Binding of Wild-Type Delta-Toxin and Variant Toxins to MDCK, A431 and Caco-2 Cells

Cells were incubated with wild-type delta-toxin and variant toxins at 37°C for 15 min, washed, and assessed by western blotting analysis of delta-toxin and β-actin (control). A typical example from three experiments is shown.

DISCUSSION

C. perfringens delta-toxin is a pore-forming cytolytic toxin that injures the host cell membrane.1,6,12,16) Delta-toxin is a member of the β-pore forming toxin family that also includes S. aureus alpha-toxin, C. perfringens NetB and beta-toxin.1,5,6) Many amino acid residues have been identified as being functionally critical for this family. In this study, we defined key amino acid residues for binding and oligomer formation within the β-sandwich and rim domains of delta-toxin.

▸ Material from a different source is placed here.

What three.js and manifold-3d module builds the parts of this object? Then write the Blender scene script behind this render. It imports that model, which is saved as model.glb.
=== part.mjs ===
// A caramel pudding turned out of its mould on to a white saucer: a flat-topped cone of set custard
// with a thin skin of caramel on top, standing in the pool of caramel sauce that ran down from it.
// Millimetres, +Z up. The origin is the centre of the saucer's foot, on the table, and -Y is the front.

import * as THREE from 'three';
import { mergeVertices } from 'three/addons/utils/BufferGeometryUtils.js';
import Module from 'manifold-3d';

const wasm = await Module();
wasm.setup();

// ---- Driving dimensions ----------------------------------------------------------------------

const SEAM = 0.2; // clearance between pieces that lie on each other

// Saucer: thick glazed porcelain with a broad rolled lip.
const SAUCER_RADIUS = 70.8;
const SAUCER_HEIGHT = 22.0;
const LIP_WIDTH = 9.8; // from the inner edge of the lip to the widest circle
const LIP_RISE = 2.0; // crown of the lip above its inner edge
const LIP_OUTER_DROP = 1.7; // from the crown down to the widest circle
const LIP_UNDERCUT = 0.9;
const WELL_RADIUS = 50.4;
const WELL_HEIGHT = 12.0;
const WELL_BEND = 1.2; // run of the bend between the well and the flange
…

We replaced Lys-43 and Ser-109 in delta-toxin; these are present within the β-sandwich domain involved in oligomer formation of NetB toxin17,18) and alpha-toxin.19,20) Replacement of Lys-43 with alanine caused a reduction in cytotoxic activity, although the activity was still detectable. Binding of K43A monomer to the three cell lines did not change, but formation of K43A oligomer was reduced compared with wild-type delta-toxin. Thus, Lys-43 plays a partial role in the oligomerization of delta-toxin. The cytotoxic activity of S109A variant was lower than that of K43A. Binding of S109A monomer to cells did not change, but oligomer of S109A was not detected. On the basis of these findings, the β-sandwich domain of delta-toxin is important for its oligomerization.

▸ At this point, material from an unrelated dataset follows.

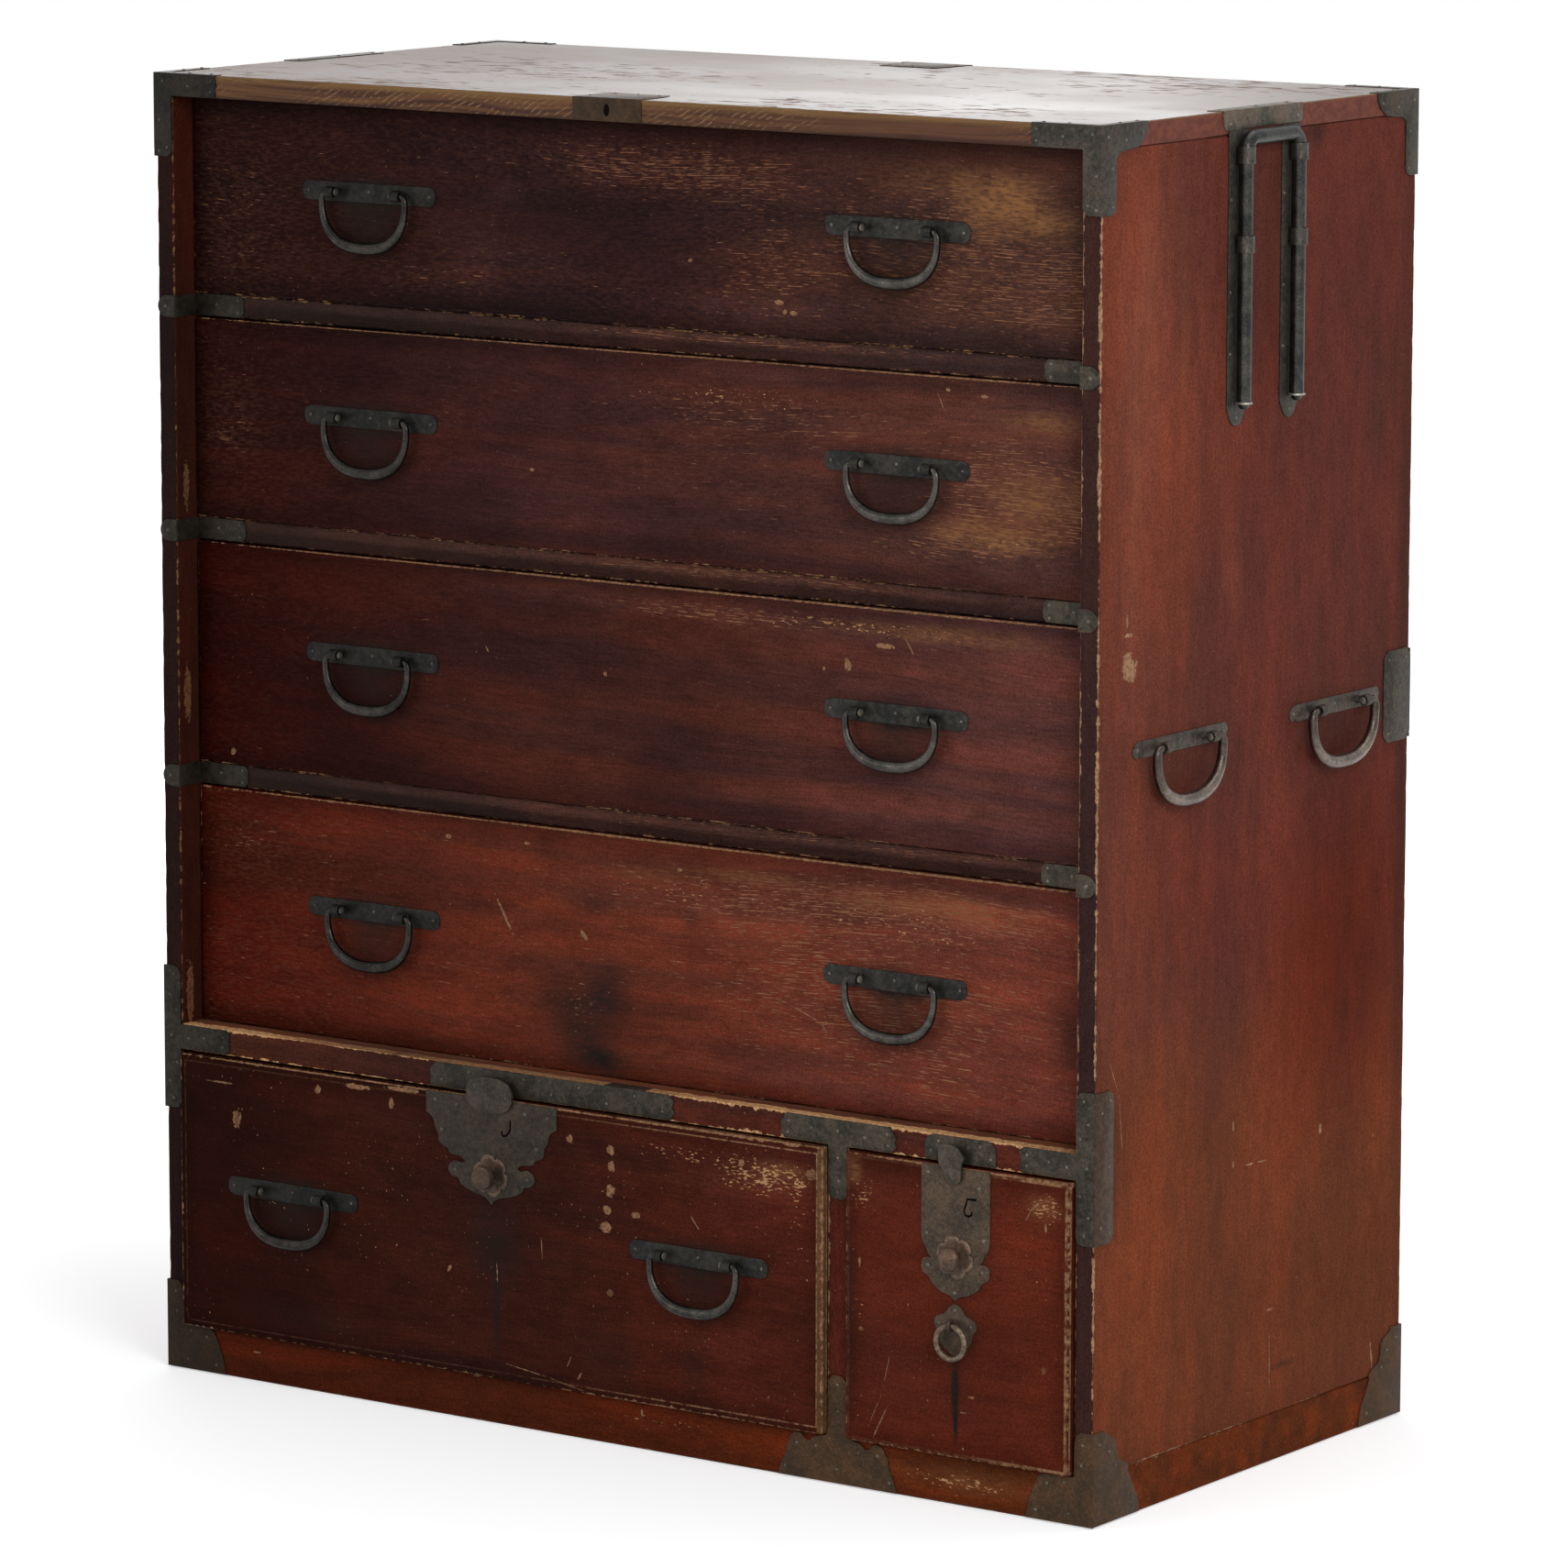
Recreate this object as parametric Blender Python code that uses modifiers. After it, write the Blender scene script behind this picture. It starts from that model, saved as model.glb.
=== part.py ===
"""A one-piece Japanese clothing chest with forged ironwork.

Four wide drawers stand above a lower drawer and a small locked cupboard.
Metres, +Z up, the front faces -Y. The origin is the middle of the chest's box, on the floor.
"""

import math

import bmesh
import bpy
from mathutils import Matrix

# Case
CASE_WIDTH = 0.904
CASE_DEPTH = 0.450
SIDE_THICK = 0.017
TOP_THICK = 0.018
BACK_THICK = 0.008
BASE_HEIGHT = 0.038
BASE_MEMBER = 0.040
BASE_FLOOR_THICK = 0.010
RECESS = 0.027
RAIL_THICK = 0.0185
RAIL_DEPTH = 0.030
SHELF_THICK = 0.008
LOWER_RAIL_THICK = 0.021
LOWER_BAY_HEIGHT = 0.2295
DIVIDER_THICK = 0.019
CUPBOARD_OPENING = 0.208
OPENING_HEIGHTS = (0.1595, 0.163, 0.182, 0.1955)
EDGE_ROUND = 0.0012

# Clearances
SEAT = 0.0003
SINK = 0.0005
OVERRUN = 0.002
WELD = 0.00001
DRAWER_SIDE_GAP = 0.0015
DRAWER_TOP_GAP = 0.002
DRAWER_REST_GAP = 0.0005
DRAWER_BACK_GAP = 0.012
MARGIN = 0.0005

# Drawers and door
FRONT_THICK = 0.020
UPPER_STEP = 0.0035
LOWER_PROUD = 0.006
BOX_WALL = 0.009
BOX_FLOOR = 0.006
BOX_DROP = 0.012
LAP_DEPTH = 0.011
DOOR_THICK = 0.018

# Sheet iron
IRON = 0.0012
STRAP_LENGTH = 0.050

# Drawer handles
HANDLE_INSET = 0.180
LOWER_HANDLE_INSET = 0.1175
HANDLE_RISE = 0.0105
HANDLE_PLATE_LENGTH = 0.133
HANDLE_PLATE_HEIGHT = 0.0155
HANDLE_PLATE_CUT = 0.005
EYE_SPREAD = 0.066
EYE_LENGTH = 0.007
EYE_RADIUS = 0.0046
PIN_RADIUS = 0.0021
PIN_GAP = 0.0005
PIN_TAIL = 0.003
BAIL_HALF_WIDTH = 0.0418
BAIL_DROP = 0.0445
BAIL_BELLY_RADIUS = 0.0042
BAIL_STANDOFF = 0.0072
BAIL_BEND = 0.005

# Carrying bails on the two sides
SIDE_HANDLE_Z = 0.590
SIDE_HANDLE_INSET = 0.1135
SIDE_BAIL_HALF_WIDTH = 0.0468
SIDE_BAIL_DROP = 0.0440
SIDE_BAIL_BELLY_RADIUS = 0.0054
SIDE_BAIL_STANDOFF = 0.0085

# Sliding pole bars at the top of the two sides
POLE_LEG_SPREAD = 0.076
POLE_BAR_RADIUS = 0.0041
POLE_BAR_GAP = 0.0005
POLE_STANDOFF = 0.0075
POLE_TOP_DROP = 0.0205
POLE_LEG_END_Z = 0.8385
POLE_BEND = 0.008
POLE_STOP_RADIUS = 0.0062
POLE_STOP_HEIGHT = 0.0025
POLE_RIVET_RADIUS = 0.0030
POLE_RIVET_LENGTH = 0.004
SLEEVE_RADIUS = 0.0064
SLEEVE_HEIGHT = 0.014
UPPER_SLEEVE_Z = 1.026
LOWER_SLEEVE_Z = 0.960
POLE_PLATE_WIDTH = 0.027
POLE_PLATE_FOOT_Z = 0.822
POLE_STRAP_LENGTH = 0.113
POLE_STRAP_DROP = 0.0155
POLE_STRAP_LAP = 0.014

# Corner irons
TOP_CORNER_ARM = 0.062
TOP_CORNER_LEG = 0.067
TOP_CORNER_LIP = 0.006
MID_CORNER_ARM = 0.050
MID_CORNER_RISE = 0.048
MID_CORNER_FALL = 0.050
MID_CORNER_SIDE = 0.024
BASE_CORNER_ARM = 0.060
BASE_CORNER_LEG = 0.071
BASE_CORNER_SIDE = 0.064
BASE_CORNER_SIDE_HEIGHT = 0.074

# Plates on the lower rail and the base
T_HALF_SPAN = 0.054
UPPER_T_LEG = 0.042
BASE_T_LEG = 0.048
BASE_T_HALF_SPAN = 0.056
STRIKE_LEFT_REACH = 0.0655
STRIKE_RIGHT_REACH = 0.176
STRIKE_TAB_OFFSET = 0.1065
STRIKE_TAB_WIDTH = 0.040
STRIKE_TAB_DEPTH = 0.012
DOOR_STRIKE_WIDTH = 0.065
STRIKE_CORNER = 0.008
CENTRE_PLATE_WIDTH = 0.066
CENTRE_PLATE_LAP = 0.046
CENTRE_KEYHOLE_WIDTH = 0.0055
CENTRE_KEYHOLE_HEIGHT = 0.0095
CENTRE_KEYHOLE_DEPTH = 0.010
BACK_EDGE_PLATE_Z = 0.5855
BACK_EDGE_PLATE_HEIGHT = 0.073
BACK_EDGE_PLATE_DEPTH = 0.038

# Locks
MAIN_LOCK_HALF_WIDTH = 0.065
MAIN_LOCK_HEIGHT = 0.086
DOOR_LOCK_HALF_WIDTH = 0.0315
DOOR_LOCK_HEIGHT = 0.104
MAIN_TONGUE_HALF_WIDTH = 0.0232
MAIN_TONGUE_HALF_HEIGHT = 0.0145
DOOR_TONGUE_HALF_WIDTH = 0.0125
DOOR_TONGUE_HALF_HEIGHT = 0.015
TONGUE_THICK = 0.0022
TONGUE_RISE = 0.0033
NECK_WIDTH = 0.008
NECK_HEIGHT = 0.004
NECK_DROP = 0.0105
BOLT_WIDTH = 0.014
BOLT_THICK = 0.004
BOLT_LENGTH = 0.030
BOLT_DEPTH_IN_FRONT = 0.009
BOLT_GAP = 0.0008
BOLT_TRAVEL = 0.005
KEYHOLE_OFFSET = 0.019
KEYHOLE_DROP = 0.024
KEYHOLE_SLOT = 0.0016
KEYHOLE_LENGTH = 0.009
MAIN_KNOB_DROP = 0.062
DOOR_KNOB_DROP = 0.0695
KNOB_RADIUS = 0.0085
KNOB_THICK = 0.008
KNOB_STAND = 0.0062
KNOB_SHAFT_RADIUS = 0.0035
KNOB_SHAFT_GAP = 0.0006
KNOB_SHAFT_LENGTH = 0.010
WASHER_RADIUS = 0.0165
WASHER_THICK = 0.0016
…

The rim domain of β-pore forming toxins is predominantly composed of aromatic and hydrophobic residues and is necessary for toxin binding to the cell membrane.6,16,17) The rim domain contains an arginine residue that is highly conserved among β-pore forming toxins,7,19) corresponding to Arg-200 in delta-toxin. Replacement of the arginine residue in β-pore forming toxins impairs the binding of the toxin to the cell surface.17,19,20) In the present study, substitution of Arg-200 with alanine in delta-toxin led to a complete loss of cytotoxic activity and toxin binding. Arg-200 within the rim domain in the toxin is important for the recognition of cell surface receptors. From these results of the amino acid substitution of the toxin, it was found for the first time that the three domains of delta-toxin have the similar function as other PFTs.

Conflict of interest

The authors declare no conflict of interest.